That history echoes thing
From Ed Conway on rare earths:
From neodymium to selenium and yttrium,
Ah, yes, selenium is not a rare earth while scandium is.
And back while I was in this, right at the beginning in fact. The encyclopedias, the books on rare earths, they all said that scandium was used to propagate seeds. But when I spoke to the sort of people who propagated seens they knew nothing of this. Then a conversation with Joe Sauceville who was in his 80s at the time. He did do a bit of work on scandium. And he also made the selenium additive for urea which was then added into fertilisers and other things you might propagate seeds with. There are areas of the world – from memory and don’t test me on this but a swathe across from Iran to Kazakhstan being one such – where the soil is selenium deficient. So, you add a bit and the plants grow better.

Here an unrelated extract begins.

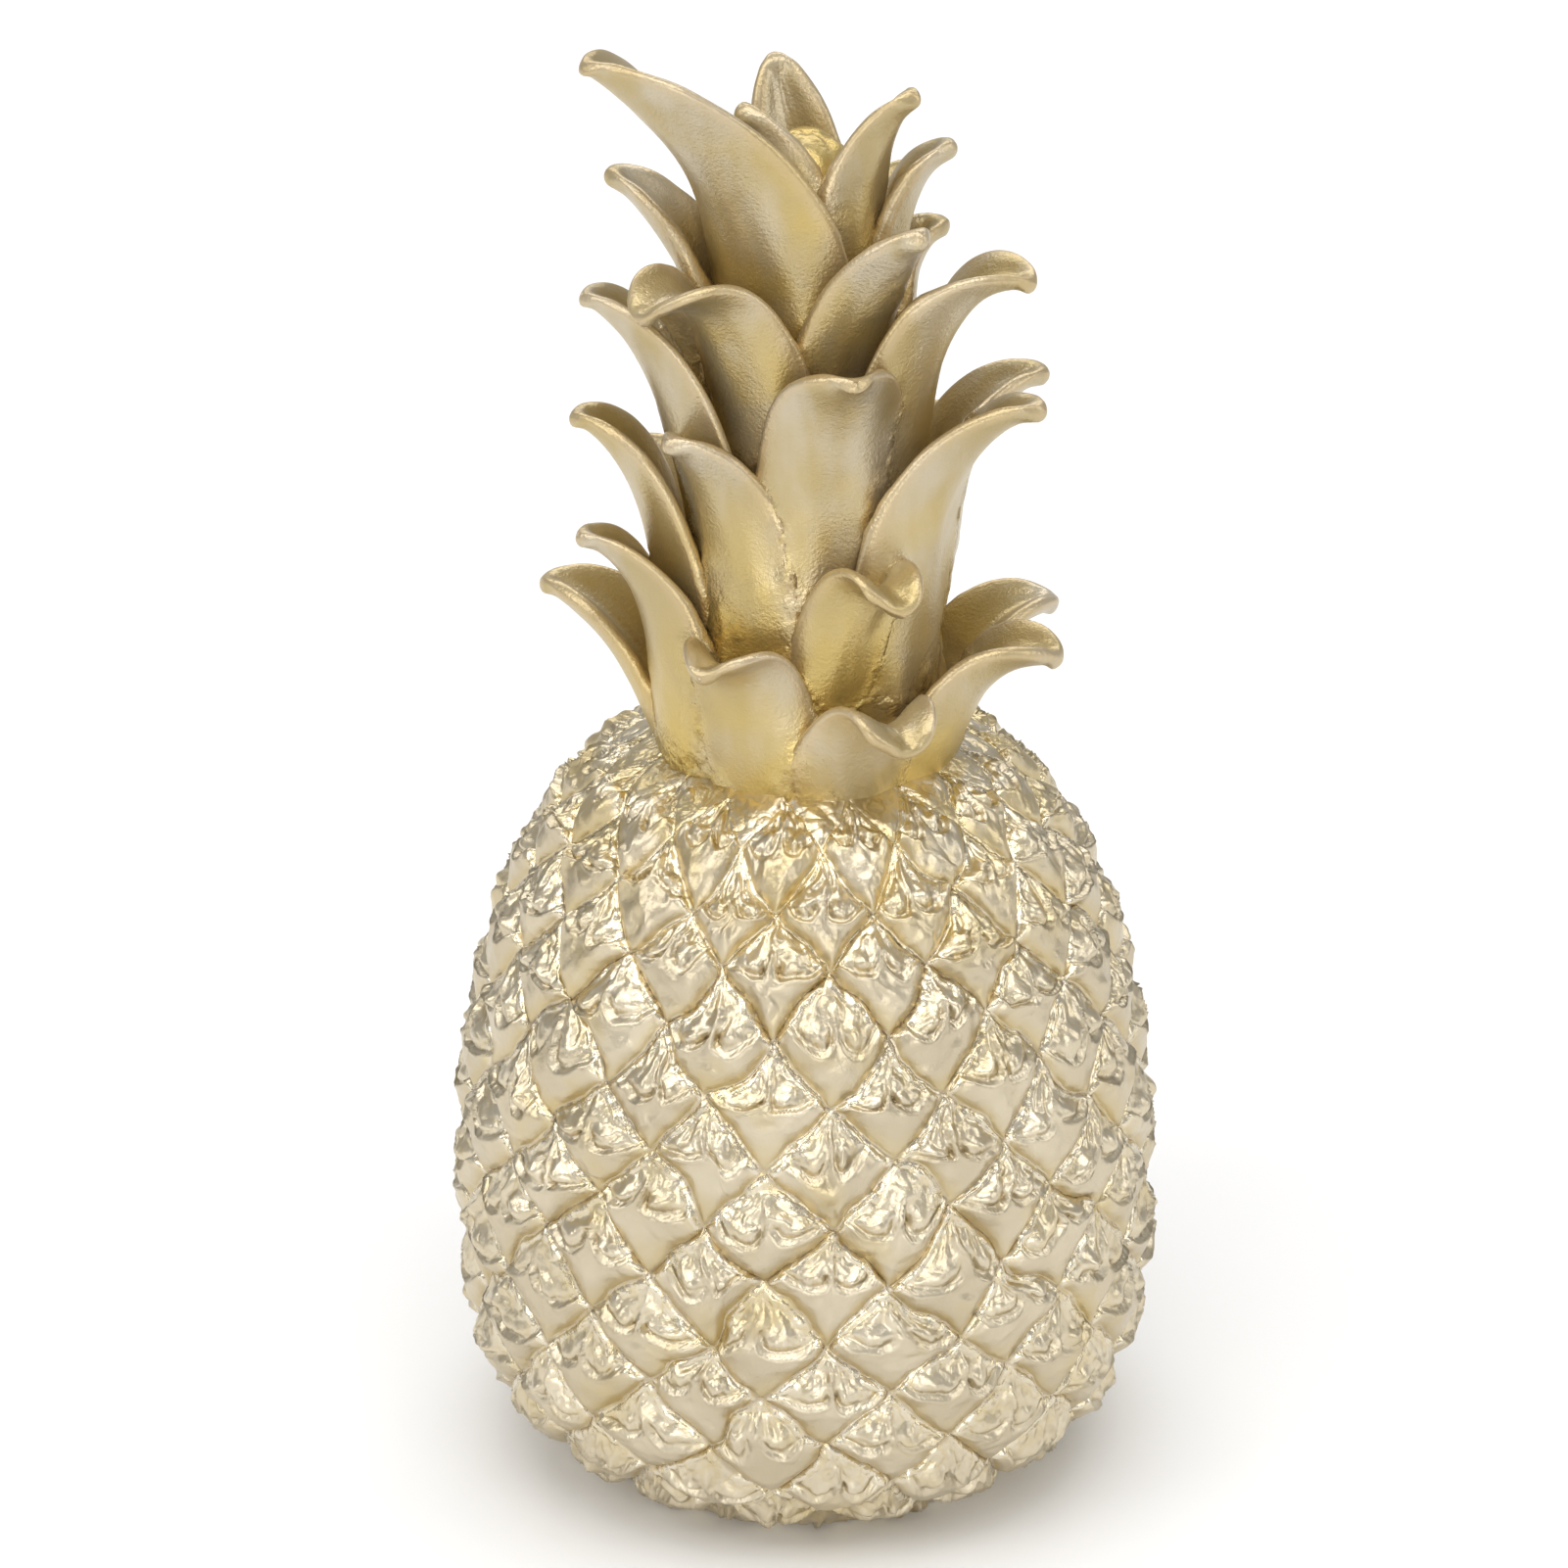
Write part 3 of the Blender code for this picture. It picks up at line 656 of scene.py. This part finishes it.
def build_leaf(leaf, order):
    """One leaf: points, quads, end caps, share of length and closeness to the rim, and its own tone."""
    chance = [float(hash_corner(np.int64(order), np.int64(7), np.int64(3), LEAF_SEED + k)) for k in range(6)]
    route = leaf_route(leaf)
    shares = 1.0 - (1.0 - np.linspace(0.0, 1.0, LEAF_STATIONS)) ** STATION_CROWDING
    rings = np.array([leaf_section(leaf, route, t, chance) for t in shares])
    points, quads, caps = loft(rings)
    along = np.concatenate([np.repeat(shares, rings.shape[1]), (0.0, 1.0)])
    normals = vertex_normals(points, quads)
    if np.dot(normals[OUTER_POINTS // 2 + rings.shape[1] * 5], polar(leaf.azimuth, 1.0, 0.0)) < 0.0:
        quads = quads[:, ::-1]
        caps = [cap[::-1] for cap in caps]
        normals = -normals
    sway = sum(reach * noise(points, size, seed + order) for reach, size, seed in LEAF_SWAYS)
    points = points + normals * (sway * smoothstep(0.05, 0.25, along))[:, None]
    edge = np.append(np.tile(rim_closeness(), LEAF_STATIONS), (0.0, 1.0))
    edge = np.maximum(edge, smoothstep(0.95, 1.0, along))
    return points, quads, caps, along, edge, chance[4]


def build_stem():
    """The core of the crown, rough between the leaves, and the round bud on top of it."""
    turns = np.linspace(0.0, pi / 2.0, BUD_LEVELS + 1)[1:-1]
    heights = np.linspace(STEM_FOOT_Z, STEM_TOP_Z, STEM_LEVELS)
    radii = np.append(stem_radius(heights), STEM_TOP_RADIUS * np.cos(turns))
    heights = np.append(heights, STEM_TOP_Z + BUD_RISE * np.sin(turns))
    angles = np.linspace(0.0, 2.0 * pi, STEM_SIDES, endpoint=False)
    rings = np.stack(
        [
            radii[:, None] * np.cos(angles)[None, :],
            radii[:, None] * np.sin(angles)[None, :],
            np.repeat(heights[:, None], STEM_SIDES, axis=1),
        ],
        axis=-1,
    )
    points, quads, caps = loft(rings)
    normals = vertex_normals(points, quads)
    lumps = sum(reach * np.abs(noise(points, size, seed)) for reach, size, seed in STEM_LUMPS)
    points = points + normals * lumps[:, None]
    return points, quads, caps, np.zeros(len(points)), np.zeros(len(points)), 0.5


def near_other(shells, which):
    """Distance from each point of one shell to the nearest other shell, up to the crease's reach."""
    points = shells[which]["points"]
    nearest = np.full(len(points), CREASE_REACH)
    for other, shell in enumerate(shells):
        if other == which:
            continue
        low, high = shell["low"] - CREASE_REACH, shell["high"] + CREASE_REACH
        inside = np.all((points > low) & (points < high), axis=1)
        for i in np.flatnonzero(inside):
            found = shell["tree"].find_nearest(Vector(points[i]), CREASE_REACH)
            if found[3] is not None:
                nearest[i] = min(nearest[i], found[3])
    return nearest


def build_crown(material):
    """All the leaves and the core in one piece, swollen a little where they meet."""
    parts = [build_leaf(leaf, order) for order, leaf in enumerate(LEAVES.values())]
    parts.append(build_stem())
    shells = []
    for points, quads, caps, *_ in parts:
        shells.append(
            {
                "points": points,
                "low": points.min(axis=0),
                "high": points.max(axis=0),
                "tree": BVHTree.FromPolygons(points.tolist(), quads.tolist() + caps),
            }
        )
    # What the paint reads: closeness to another surface, share of the leaf's length,
    # closeness to its rim, and the leaf's own tone
    all_points, all_faces = [], []
    values = {"crease": [], "along": [], "edge": [], "tone": []}
    start = 0
    for which, (points, quads, caps, along, edge, tone) in enumerate(parts):
        near = near_other(shells, which)
        thin, wide = CREASE_WIDTHS
        crease = np.exp(-near / (thin + (wide - thin) * smoothstep(-0.2, 0.5, noise(points, 0.016, 32))))
        crease = crease * smoothstep(CREASE_REACH, 0.7 * CREASE_REACH, near)
        lumps = np.abs(noise(points, 0.0030, 31)) + 0.6 * np.abs(noise(points, 0.0015, 33))
        swelling = crease * (CREASE_FILL + CREASE_LUMPS * lumps)
        points = points + vertex_normals(points, quads) * swelling[:, None]
        all_points.append(points)
        all_faces += (quads + start).tolist()
        all_faces += [[i + start for i in cap] for cap in caps]
        values["crease"].append(crease)
        values["along"].append(along)
        values["edge"].append(edge)
        values["tone"].append(np.full(len(points), tone))
        start += len(points)
    values = {label: np.concatenate(numbers) for label, numbers in values.items()}
    return mesh_object("crown", np.concatenate(all_points), all_faces, values, material)


# Materials

class Nodes:
    """Short names for making the nodes of a material."""

    def __init__(self, material):
        material.use_nodes = True
        self.tree = material.node_tree
        self.shader = self.tree.nodes["Principled BSDF"]

    def add(self, kind, settings=None, **inputs):
        node = self.tree.nodes.new(kind)
        for name, value in (settings or {}).items():
            setattr(node, name, value)
        for name, value in inputs.items():
            self.feed(node.inputs[name.replace("_", " ")], value)
        return node

    def feed(self, socket, value):
        if isinstance(value, bpy.types.NodeSocket):
            self.tree.links.new(value, socket)
        else:
            socket.default_value = value

    def attribute(self, name):
        return self.add("ShaderNodeAttribute", {"attribute_name": name}).outputs["Fac"]

    def place(self):
        return self.add("ShaderNodeTexCoord").outputs["Object"]

    def noise(self, scale, detail=3.0, roughness=0.5, stretch=(1.0, 1.0, 1.0)):
        mapping = self.add("ShaderNodeMapping", None, Vector=self.place(), Scale=stretch)
        texture = self.add("ShaderNodeTexNoise", None, Vector=mapping.outputs[0], Scale=scale,
                           Detail=detail, Roughness=roughness)
        return texture.outputs["Fac"]

    def ramp(self, value, low, high, start=0.0, end=1.0):
        node = self.add("ShaderNodeMapRange", {"interpolation_type": "SMOOTHSTEP"}, Value=value)
        for name, number in (("From Min", low), ("From Max", high), ("To Min", start), ("To Max", end)):
            node.inputs[name].default_value = number
        return node.outputs["Result"]

    def math(self, operation, one, two=0.0):
        node = self.add("ShaderNodeMath", {"operation": operation})
        self.feed(node.inputs[0], one)
        self.feed(node.inputs[1], two)
        return node.outputs[0]

    def mix(self, share, one, two):
        node = self.add("ShaderNodeMix", {"data_type": "RGBA"})
        self.feed(node.inputs["Factor"], share)
        self.feed(node.inputs["A"], one)
        self.feed(node.inputs["B"], two)
        return node.outputs["Result"]

    def bump(self, height, distance, normal=None):
        node = self.add("ShaderNodeBump", None, Height=height, Distance=distance)
        if normal is not None:
            self.feed(node.inputs["Normal"], normal)
        return node.outputs["Normal"]

    def shade(self, **inputs):
        for name, value in inputs.items():
            self.feed(self.shader.inputs[name.replace("_", " ")], value)


def fruit_material():
    """Glossy gold paint: paler on the wrinkled upper sides as a painted highlight, with painted shade, brown
    in the pits and deeper gold down the grooves and in the valleys of the wrinkles.
    """
    material = bpy.data.materials.new("gold_fruit")
    nodes = Nodes(material)
    rough = nodes.attribute("rough")
    height = nodes.attribute("height")
    pit_shade = nodes.attribute("pit_shade")
    patches = nodes.ramp(nodes.noise(45.0, roughness=0.55), 0.40, 0.66, end=0.35)
    # Painted highlight: the wrinkled upper sides of the eyes are paler, on top of random paler patches
    painted_highlight_and_patches = nodes.math("ADD", nodes.math("MULTIPLY", rough, 0.65), patches)
    base = nodes.mix(painted_highlight_and_patches, CHAMPAGNE, PALE_GOLD)
    stains = nodes.ramp(nodes.noise(60.0, detail=4.0), 0.52, 0.72)
    base = nodes.mix(nodes.math("MULTIPLY", stains, 0.30), base, DEEP_GOLD)
    up = nodes.add("ShaderNodeSeparateXYZ", None, Vector=nodes.place()).outputs["Z"]
    crown_stains = nodes.ramp(nodes.noise(85.0, detail=2.0), 0.45, 0.60)
    near_crown = nodes.math("MULTIPLY", nodes.ramp(up, *STAIN_HEIGHTS), crown_stains)
    base = nodes.mix(nodes.math("MULTIPLY", near_crown, 0.40), base, DEEP_GOLD)
    # Painted shade: deeper gold down the smooth grooves, and brown at the bottom of every groove
    smoothness = nodes.math("SUBTRACT", 0.8, rough)
    groove_shade = nodes.math("MULTIPLY", nodes.ramp(height, 0.75, 0.25), smoothness)
    groove_shade_share = nodes.math("MAXIMUM", nodes.math("MULTIPLY", groove_shade, 0.4))
    base = nodes.mix(groove_shade_share, base, DEEP_GOLD)
    base = nodes.mix(nodes.ramp(height, 0.24, 0.07, end=0.42), base, SHADE_BROWN)
    # Painted shade: brown in the pits, where the slits are deep
    base = nodes.mix(nodes.ramp(pit_shade, 0.45, 1.0, end=0.75), base, SHADE_BROWN)
    waves = nodes.noise(300.0, detail=1.5, roughness=0.4)
    folds = nodes.math("ABSOLUTE", nodes.math("SUBTRACT", waves, 0.5))
    # Painted shade: deeper gold in the valleys of the wrinkles, where the bump below dips
    wrinkle_shade = nodes.ramp(folds, 0.070, 0.010, end=0.30)
    wrinkle_shade = nodes.math("MULTIPLY", wrinkle_shade, nodes.ramp(rough, 0.10, 0.80))
    base = nodes.mix(wrinkle_shade, base, DEEP_GOLD)
    gloss = nodes.ramp(rough, 0.0, 1.0, start=SMOOTH_ROUGHNESS, end=WRINKLED_ROUGHNESS)
    wrinkles = nodes.math("MULTIPLY", folds, nodes.ramp(rough, 0.0, 1.0, start=0.20))
    normal = nodes.bump(wrinkles, WRINKLE_BUMP)
    normal = nodes.bump(nodes.noise(1600.0, detail=2.0, roughness=0.6), FRUIT_GRAIN_BUMP, normal)
    nodes.shade(Base_Color=base, Metallic=1.0, Roughness=gloss, Normal=normal)
    return material


def crown_material():
    """Satin gold paint: deeper and yellower low on the leaves, partly its own tone and partly painted bounce
    light in the recesses there, thick and shiny in the creases, with brown specks of painted shade along
    them.
    """
    material = bpy.data.materials.new("gold_crown")
    nodes = Nodes(material)
    crease = nodes.attribute("crease")
    along = nodes.attribute("along")
    tone = nodes.attribute("tone")
    edge = nodes.attribute("edge")
    streaks = nodes.noise(70.0, roughness=0.55, stretch=(1.0, 1.0, 0.35))
    base = nodes.mix(nodes.ramp(streaks, 0.38, 0.66), LEAF_GOLD, LEAF_PALE)
    # Deeper, yellower gold low on the leaves in random blotches: partly the paint's own tone, partly painted
    # bounce light in the recesses
    low = nodes.ramp(along, 0.85, 0.15)
    blotch = nodes.ramp(nodes.noise(38.0, detail=2.5), 0.40, 0.57, start=0.22)
    base = nodes.mix(nodes.math("MULTIPLY", low, blotch), base, LEAF_DEEP)
    base = nodes.mix(nodes.ramp(tone, 0.6, 1.0, end=0.25), base, LEAF_DEEP)
    base = nodes.mix(nodes.ramp(edge, 0.2, 1.0, end=0.40), base, BRONZE)
    # Painted shade: brown specks along the creases where one surface meets another
    specks = nodes.ramp(nodes.noise(600.0), 0.45, 0.65)
    crease_shade = nodes.math("MULTIPLY", nodes.ramp(crease, 0.45, 0.95), specks)
    base = nodes.mix(nodes.math("MULTIPLY", crease_shade, 0.5), base, SHADE_BROWN)
    satin = nodes.ramp(crease, 0.15, 0.6, start=SATIN_ROUGHNESS, end=CREASE_ROUGHNESS)
    lumps = nodes.ramp(crease, 0.2, 0.9, start=0.05, end=0.6)
    lumps = nodes.math("MULTIPLY", nodes.noise(420.0, detail=2.5), lumps)
    normal = nodes.bump(lumps, LUMP_BUMP)
    normal = nodes.bump(nodes.noise(1500.0, detail=2.0, roughness=0.6), LEAF_GRAIN_BUMP, normal)
    nodes.shade(Base_Color=base, Metallic=LEAF_METALLIC, Roughness=satin, Normal=normal)
    return material


# Studio

def build_floor():
    """A plain pale floor, large enough to fill the view."""
    bpy.ops.mesh.primitive_circle_add(
        vertices=FLOOR_SIDES, radius=FLOOR_RADIUS, fill_type="NGON", location=(0.0, 0.0, -FLOOR_DROP)
    )
    floor = bpy.context.object
    floor.name = "studio_floor"
    material = bpy.data.materials.new("studio_paper")
    nodes = Nodes(material)
    tint = nodes.mix(nodes.noise(3.0, detail=2.0), PAPER, PALE_PAPER)
    nodes.shade(Base_Color=tint, Roughness=PAPER_ROUGHNESS)
    floor.data.materials.append(material)


def add_light(name, place, aim, width, height, power):
    data = bpy.data.lights.new(name, "AREA")
    data.shape = "RECTANGLE"
    data.size = width
    data.size_y = height
    data.energy = power
    light = bpy.data.objects.new(name, data)
    light.location = place
    light.rotation_euler = (Vector(aim) - Vector(place)).to_track_quat("-Z", "Y").to_euler()
    bpy.context.scene.collection.objects.link(light)


def build_lights():
    """Large soft boxes above, left, right and in front, one for the floor behind, and an even surround."""
    for light in LIGHTS:
        add_light(*light)
    world = bpy.data.worlds.new("studio")
    bpy.context.scene.world = world
    world.use_nodes = True
    background = world.node_tree.nodes["Background"]
    background.inputs["Color"].default_value = WHITE
    background.inputs["Strength"].default_value = WORLD_STRENGTH


def build_camera():
    data = bpy.data.cameras.new("photo_camera")
    data.lens = CAMERA_LENS
    data.sensor_width = SENSOR
    data.clip_start = CLIP_START
    data.clip_end = CLIP_END
    camera = bpy.data.objects.new("photo_camera", data)
    camera.location = CAMERA_PLACE
    camera.rotation_euler = (radians(90.0 - CAMERA_TILT), 0.0, 0.0)
    bpy.context.scene.collection.objects.link(camera)
    bpy.context.scene.camera = camera


build_camera()
build_fruit(fruit_material())
build_crown(crown_material())
build_floor()
build_lights()
bpy.context.scene.view_settings.view_transform = "Standard"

Ah…..selenium is Se, scandium is Sc, and – again don’t test me on this – I think it’s the chloride that’s used to boost that propagation of seed.
So, SeCl, ScCl, we can imagine that somwhere down the line someone slipped the c for the e into it. And then as these sorts of entries of encyclopedias and rare earth books are created by simply copying selections from the last generation of them there we have it. The error propagates through the information space. And, yes, I did once meet the journo who had just written the Metal Bulletin rare earths book – as he said, he just copied from all the previous ones.
Which is, I think, fun. That we’re still getting this selenium mistake these decades later. Of course, this is just the subs at the Sunday Times getting it worng but it does amuse that it’s that same general error.